Paradoxically, the more we swear the smaller, not the larger, our verbal repertoire and our capacity to shock. We therefore have to resort more frequently to extreme actions to startle people.
Second, though they mean nothing much, the words retain their vulgar connotation so that the more they are used the coarser our culture becomes.
Read the whole piece at the Daily Express.

Stoned yet again: the geriatrics who refuse to grow up

In the Telegraph Dalrymple decries the increased use of marijuana by the middle-aged:
We live in an age of Peter Pan. It is not eternal childhood that we seek, however, but eternal adolescence; not perpetual innocence, but perpetual aggravation of the grown-ups. The problem is that there are fewer and fewer grown-ups left to aggravate.

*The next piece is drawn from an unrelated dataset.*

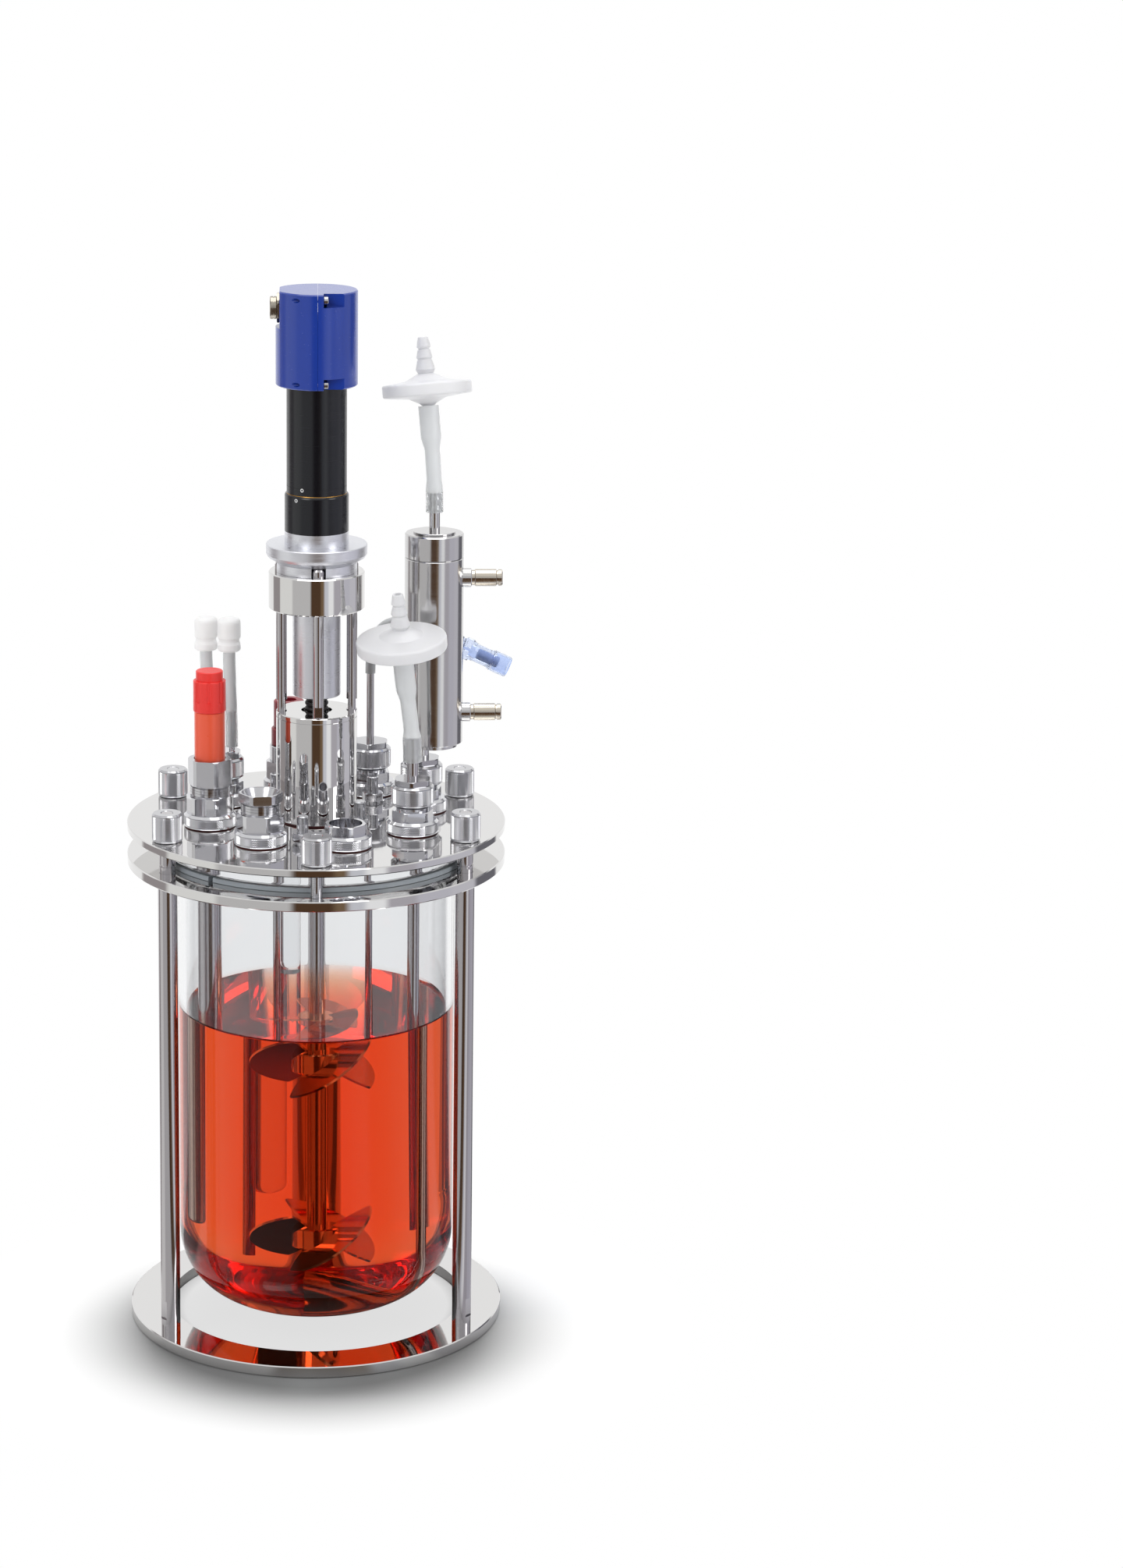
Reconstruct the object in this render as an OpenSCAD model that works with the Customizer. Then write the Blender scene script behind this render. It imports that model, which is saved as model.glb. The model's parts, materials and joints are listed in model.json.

The tenfold increase in the number of late-middle-aged people who smoke cannabis or take other drugs by comparison with the previous generation is but one manifestation of a widespread desire for eternal adolescence. Increasing numbers of people – especially men – on the verge of old age dress as in their youth, as if reluctant to acknowledge that their youth has passed.
The tendency is international. In the part of France in which I live for half the year, ageing soixante-huitards, their lizard skins wrinkled by having been too much in the sun, wear short denim jackets and try (but thanks to nature fail) to grow ponytails. They are not so much young, as immature at heart; they long for the days when it was forbidden to forbid. One doesn’t know whether to laugh or cry.